PROBLEM
Copy out the listing exactly.

RAW DATA
━━━

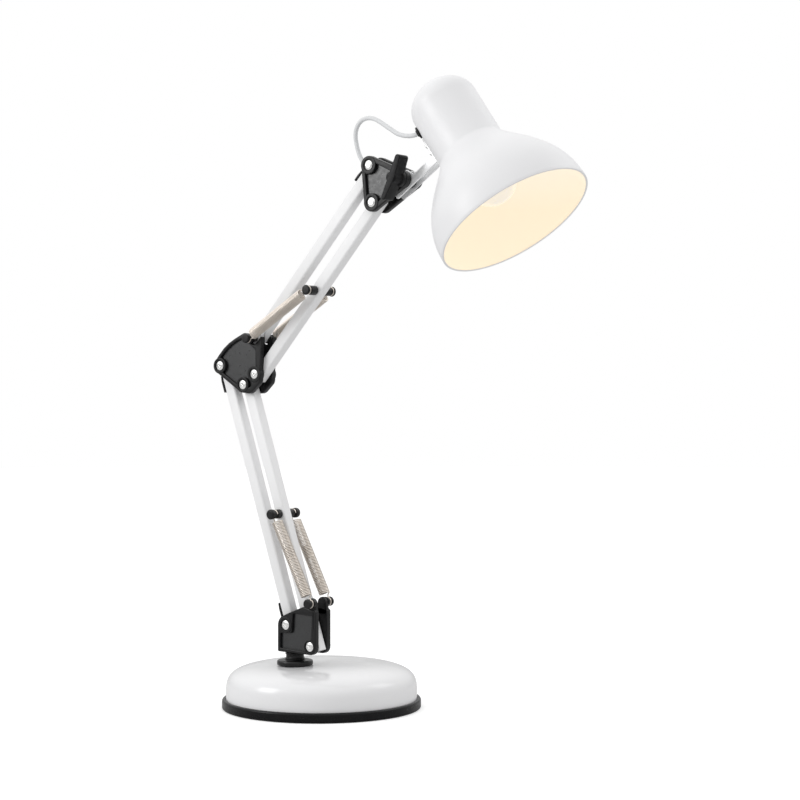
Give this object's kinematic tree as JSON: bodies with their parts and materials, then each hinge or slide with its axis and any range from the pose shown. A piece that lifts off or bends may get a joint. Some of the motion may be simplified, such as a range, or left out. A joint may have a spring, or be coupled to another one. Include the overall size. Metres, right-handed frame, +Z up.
{
  "type": "swing arm desk lamp",
  "caption": "Desk lamp with a round weighted base, a spring-balanced double parallelogram arm on a swivel and a tilting bell shade.",
  "frame": {"origin": "centre of the round base's underside, on the surface the lamp stands on", "axes": "+Z up; the arms lie in a plane of constant Y and reach towards +X in the rest pose, with the shade over +X"},
  "size_m": [0.387, 0.1909, 0.5642],
  "materials": {
    "white_gloss": "smooth glossy white",
    "white_satin": "satin white paint",
    "white_shade": "satin white paint over spun metal",
    "black_plastic": "satin black moulding",
    "rivet_steel": "bright plated",
    "fork_steel": "brushed sheet",
    "spring_steel": "nickel-plated wire, warm",
    "iron": "bare casting, hidden",
    "plate_steel": "zinc-plated, hidden",
    "rubber": "matt",
    "bulb_glass": "opal, warm",
    "cord_grey": "satin light grey sheath"
  },
  "bodies": {
    "base": {"base_cover": "white_gloss", "base_weight": "iron", "base_rim": "black_plastic", "base_plate": "plate_steel", "foot_pad": "rubber", "cord_inlet": "black_plastic", "swivel_collar": "black_plastic"},
    "swivel": {"swivel_spindle": "black_plastic", "spindle_nut": "plate_steel", "base_bracket_front": "black_plastic", "base_bracket_back": "black_plastic", "base_spring_peg_front": "black_plastic", "base_spring_peg_back": "black_plastic", "base_rivet_rear": "rivet_steel", "base_rivet_front": "rivet_steel"},
    "lower_rear_link": {"lower_tube_rear": "white_satin", "lower_guard_bottom": "black_plastic", "lower_guard_top": "black_plastic"},
    "lower_front_link": {"lower_tube_front": "white_satin", "lower_spring_pin": "rivet_steel", "lower_spring_bush_front": "black_plastic", "lower_spring_bush_back": "black_plastic"},
    "lower_springs": {"lower_spring_front": "spring_steel", "lower_spring_back": "spring_steel"},
    "lower_spring_hooks": {"lower_spring_hook_front": "spring_steel", "lower_spring_hook_back": "spring_steel"},
    "elbow": {"elbow_plate_front": "black_plastic", "elbow_plate_back": "black_plastic", "elbow_rivet_rear": "rivet_steel", "elbow_rivet_front": "rivet_steel", "elbow_rivet_upper": "rivet_steel", "elbow_spring_pin": "black_plastic"},
    "upper_rear_link": {"upper_tube_rear": "white_satin", "upper_guard": "black_plastic", "cord_bush": "black_plastic", "head_cord_foot": "cord_grey"},
    "upper_front_link": {"upper_tube_front": "white_satin", "upper_spring_pin": "rivet_steel", "upper_spring_bush_front": "black_plastic", "upper_spring_bush_back": "black_plastic"},
    "upper_springs": {"upper_spring_front": "spring_steel", "upper_spring_back": "spring_steel"},
    "upper_spring_hooks": {"upper_spring_hook_front": "spring_steel", "upper_spring_hook_back": "spring_steel"},
    "head_bracket": {"head_plate_front": "black_plastic", "head_plate_back": "black_plastic", "head_rivet_high": "rivet_steel", "head_rivet_low": "rivet_steel", "tilt_bolt": "rivet_steel", "head_cord_lower": "cord_grey"},
    "knob": {"tilt_knob": "black_plastic"},
    "head": {"shade": "white_shade", "shade_fork": "fork_steel", "friction_block": "black_plastic", "lampholder": "black_plastic", "bulb": "bulb_glass", "cord_grommet": "black_plastic", "fork_screw_low": "rivet_steel", "fork_screw_high": "rivet_steel", "head_cord_upper": "cord_grey"}
  },
  "joints": [
    {"name": "swivel_turn", "type": "hinge", "parent": "base", "child": "swivel", "pos_m": [-0.008, -0.029, 0.05], "axis": [0, 0, 1], "range_deg": [-170, 170]},
    {"name": "lower_arm", "type": "hinge", "parent": "swivel", "child": "lower_rear_link", "pos_m": [-0.0102, -0.029, 0.079], "axis": [0, 1, 0], "range_deg": [-17, 40]},
    {"name": "lower_arm_front", "type": "hinge", "parent": "swivel", "child": "lower_front_link", "pos_m": [0.0181, -0.029, 0.0611], "axis": [0, 1, 0], "range_deg": [-17.01, 40.01]},
    {"name": "lower_spring_turn", "type": "hinge", "parent": "lower_front_link", "child": "lower_springs", "pos_m": [-0.02183, -0.029, 0.17976], "axis": [0, 1, 0], "range_deg": [-7.26, 17.05]},
    {"name": "lower_hook_turn", "type": "hinge", "parent": "swivel", "child": "lower_spring_hooks", "pos_m": [0.0198, -0.029, 0.1004], "axis": [0, 1, 0], "range_deg": [-24.26, 57.05]},
    {"name": "elbow_level", "type": "hinge", "parent": "lower_rear_link", "child": "elbow", "pos_m": [-0.09007, -0.029, 0.31632], "axis": [0, 1, 0], "range_deg": [-40.01, 17.01]},
    {"name": "upper_arm", "type": "hinge", "parent": "elbow", "child": "upper_rear_link", "pos_m": [-0.05107, -0.029, 0.34112], "axis": [0, 1, 0], "range_deg": [-15, 38]},
    {"name": "upper_arm_front", "type": "hinge", "parent": "elbow", "child": "upper_front_link", "pos_m": [-0.04797, -0.029, 0.30812], "axis": [0, 1, 0], "range_deg": [-15.01, 38.01]},
    {"name": "upper_spring_turn", "type": "hinge", "parent": "upper_front_link", "child": "upper_springs", "pos_m": [0.02008, -0.029, 0.38343], "axis": [0, 1, 0], "range_deg": [-1.32, 3.32]},
    {"name": "upper_hook_turn", "type": "hinge", "parent": "elbow", "child": "upper_spring_hooks", "pos_m": [-0.05107, -0.029, 0.34112], "axis": [0, 1, 0], "range_deg": [-16.32, 41.32]},
    {"name": "head_level", "type": "hinge", "parent": "upper_rear_link", "child": "head_bracket", "pos_m": [0.08503, -0.029, 0.49174], "axis": [0, 1, 0], "range_deg": [-38.01, 15.01]},
    {"name": "head_tilt", "type": "hinge", "parent": "head_bracket", "child": "head", "pos_m": [0.12013, -0.029, 0.47734], "axis": [0, 1, 0], "range_deg": [-40, 40]},
    {"name": "knob_turn", "type": "hinge", "parent": "head_bracket", "child": "knob", "pos_m": [0.12013, -0.029, 0.47734], "axis": [0, 1, 0], "range_deg": [-90, 90]}
  ],
  "couplings": [
    {"joint": "lower_arm_front", "follows": "lower_arm", "ratio": 1},
    {"joint": "lower_spring_turn", "follows": "lower_arm", "ratio": 0.426},
    {"joint": "lower_hook_turn", "follows": "lower_arm", "ratio": 1.426},
    {"joint": "elbow_level", "follows": "lower_arm", "ratio": -1},
    {"joint": "upper_arm_front", "follows": "upper_arm", "ratio": 1},
    {"joint": "upper_spring_turn", "follows": "upper_arm", "ratio": 0.087},
    {"joint": "upper_hook_turn", "follows": "upper_arm", "ratio": 1.087},
    {"joint": "head_level", "follows": "upper_arm", "ratio": -1}
  ]
}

━━━

TASK OUTPUT
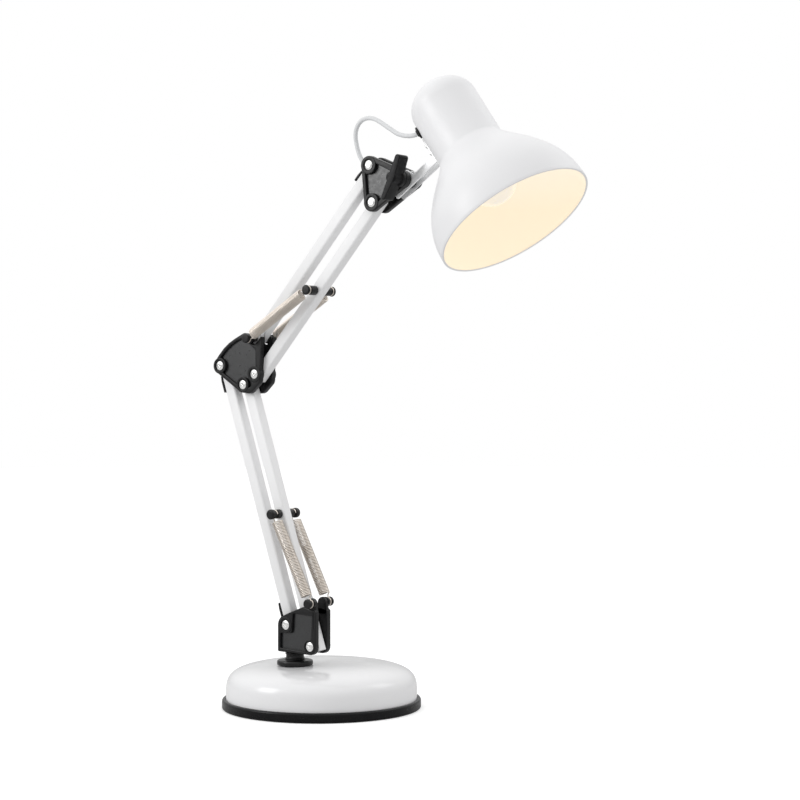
Give this object's kinematic tree as JSON: bodies with their parts and materials, then each hinge or slide with its axis and any range from the pose shown. A piece that lifts off or bends may get a joint. Some of the motion may be simplified, such as a range, or left out. A joint may have a spring, or be coupled to another one. Include the overall size. Metres, right-handed frame, +Z up.
{
  "type": "swing arm desk lamp",
  "caption": "Desk lamp with a round weighted base, a spring-balanced double parallelogram arm on a swivel and a tilting bell shade.",
  "frame": {"origin": "centre of the round base's underside, on the surface the lamp stands on", "axes": "+Z up; the arms lie in a plane of constant Y and reach towards +X in the rest pose, with the shade over +X"},
  "size_m": [0.387, 0.1909, 0.5642],
  "materials": {
    "white_gloss": "smooth glossy white",
    "white_satin": "satin white paint",
    "white_shade": "satin white paint over spun metal",
    "black_plastic": "satin black moulding",
    "rivet_steel": "bright plated",
    "fork_steel": "brushed sheet",
    "spring_steel": "nickel-plated wire, warm",
    "iron": "bare casting, hidden",
    "plate_steel": "zinc-plated, hidden",
    "rubber": "matt",
    "bulb_glass": "opal, warm",
    "cord_grey": "satin light grey sheath"
  },
  "bodies": {
    "base": {"base_cover": "white_gloss", "base_weight": "iron", "base_rim": "black_plastic", "base_plate": "plate_steel", "foot_pad": "rubber", "cord_inlet": "black_plastic", "swivel_collar": "black_plastic"},
    "swivel": {"swivel_spindle": "black_plastic", "spindle_nut": "plate_steel", "base_bracket_front": "black_plastic", "base_bracket_back": "black_plastic", "base_spring_peg_front": "black_plastic", "base_spring_peg_back": "black_plastic", "base_rivet_rear": "rivet_steel", "base_rivet_front": "rivet_steel"},
    "lower_rear_link": {"lower_tube_rear": "white_satin", "lower_guard_bottom": "black_plastic", "lower_guard_top": "black_plastic"},
    "lower_front_link": {"lower_tube_front": "white_satin", "lower_spring_pin": "rivet_steel", "lower_spring_bush_front": "black_plastic", "lower_spring_bush_back": "black_plastic"},
    "lower_springs": {"lower_spring_front": "spring_steel", "lower_spring_back": "spring_steel"},
    "lower_spring_hooks": {"lower_spring_hook_front": "spring_steel", "lower_spring_hook_back": "spring_steel"},
    "elbow": {"elbow_plate_front": "black_plastic", "elbow_plate_back": "black_plastic", "elbow_rivet_rear": "rivet_steel", "elbow_rivet_front": "rivet_steel", "elbow_rivet_upper": "rivet_steel", "elbow_spring_pin": "black_plastic"},
    "upper_rear_link": {"upper_tube_rear": "white_satin", "upper_guard": "black_plastic", "cord_bush": "black_plastic", "head_cord_foot": "cord_grey"},
    "upper_front_link": {"upper_tube_front": "white_satin", "upper_spring_pin": "rivet_steel", "upper_spring_bush_front": "black_plastic", "upper_spring_bush_back": "black_plastic"},
    "upper_springs": {"upper_spring_front": "spring_steel", "upper_spring_back": "spring_steel"},
    "upper_spring_hooks": {"upper_spring_hook_front": "spring_steel", "upper_spring_hook_back": "spring_steel"},
    "head_bracket": {"head_plate_front": "black_plastic", "head_plate_back": "black_plastic", "head_rivet_high": "rivet_steel", "head_rivet_low": "rivet_steel", "tilt_bolt": "rivet_steel", "head_cord_lower": "cord_grey"},
    "knob": {"tilt_knob": "black_plastic"},
    "head": {"shade": "white_shade", "shade_fork": "fork_steel", "friction_block": "black_plastic", "lampholder": "black_plastic", "bulb": "bulb_glass", "cord_grommet": "black_plastic", "fork_screw_low": "rivet_steel", "fork_screw_high": "rivet_steel", "head_cord_upper": "cord_grey"}
  },
  "joints": [
    {"name": "swivel_turn", "type": "hinge", "parent": "base", "child": "swivel", "pos_m": [-0.008, -0.029, 0.05], "axis": [0, 0, 1], "range_deg": [-170, 170]},
    {"name": "lower_arm", "type": "hinge", "parent": "swivel", "child": "lower_rear_link", "pos_m": [-0.0102, -0.029, 0.079], "axis": [0, 1, 0], "range_deg": [-17, 40]},
    {"name": "lower_arm_front", "type": "hinge", "parent": "swivel", "child": "lower_front_link", "pos_m": [0.0181, -0.029, 0.0611], "axis": [0, 1, 0], "range_deg": [-17.01, 40.01]},
    {"name": "lower_spring_turn", "type": "hinge", "parent": "lower_front_link", "child": "lower_springs", "pos_m": [-0.02183, -0.029, 0.17976], "axis": [0, 1, 0], "range_deg": [-7.26, 17.05]},
    {"name": "lower_hook_turn", "type": "hinge", "parent": "swivel", "child": "lower_spring_hooks", "pos_m": [0.0198, -0.029, 0.1004], "axis": [0, 1, 0], "range_deg": [-24.26, 57.05]},
    {"name": "elbow_level", "type": "hinge", "parent": "lower_rear_link", "child": "elbow", "pos_m": [-0.09007, -0.029, 0.31632], "axis": [0, 1, 0], "range_deg": [-40.01, 17.01]},
    {"name": "upper_arm", "type": "hinge", "parent": "elbow", "child": "upper_rear_link", "pos_m": [-0.05107, -0.029, 0.34112], "axis": [0, 1, 0], "range_deg": [-15, 38]},
    {"name": "upper_arm_front", "type": "hinge", "parent": "elbow", "child": "upper_front_link", "pos_m": [-0.04797, -0.029, 0.30812], "axis": [0, 1, 0], "range_deg": [-15.01, 38.01]},
    {"name": "upper_spring_turn", "type": "hinge", "parent": "upper_front_link", "child": "upper_springs", "pos_m": [0.02008, -0.029, 0.38343], "axis": [0, 1, 0], "range_deg": [-1.32, 3.32]},
    {"name": "upper_hook_turn", "type": "hinge", "parent": "elbow", "child": "upper_spring_hooks", "pos_m": [-0.05107, -0.029, 0.34112], "axis": [0, 1, 0], "range_deg": [-16.32, 41.32]},
    {"name": "head_level", "type": "hinge", "parent": "upper_rear_link", "child": "head_bracket", "pos_m": [0.08503, -0.029, 0.49174], "axis": [0, 1, 0], "range_deg": [-38.01, 15.01]},
    {"name": "head_tilt", "type": "hinge", "parent": "head_bracket", "child": "head", "pos_m": [0.12013, -0.029, 0.47734], "axis": [0, 1, 0], "range_deg": [-40, 40]},
    {"name": "knob_turn", "type": "hinge", "parent": "head_bracket", "child": "knob", "pos_m": [0.12013, -0.029, 0.47734], "axis": [0, 1, 0], "range_deg": [-90, 90]}
  ],
  "couplings": [
    {"joint": "lower_arm_front", "follows": "lower_arm", "ratio": 1},
    {"joint": "lower_spring_turn", "follows": "lower_arm", "ratio": 0.426},
    {"joint": "lower_hook_turn", "follows": "lower_arm", "ratio": 1.426},
    {"joint": "elbow_level", "follows": "lower_arm", "ratio": -1},
    {"joint": "upper_arm_front", "follows": "upper_arm", "ratio": 1},
    {"joint": "upper_spring_turn", "follows": "upper_arm", "ratio": 0.087},
    {"joint": "upper_hook_turn", "follows": "upper_arm", "ratio": 1.087},
    {"joint": "head_level", "follows": "upper_arm", "ratio": -1}
  ]
}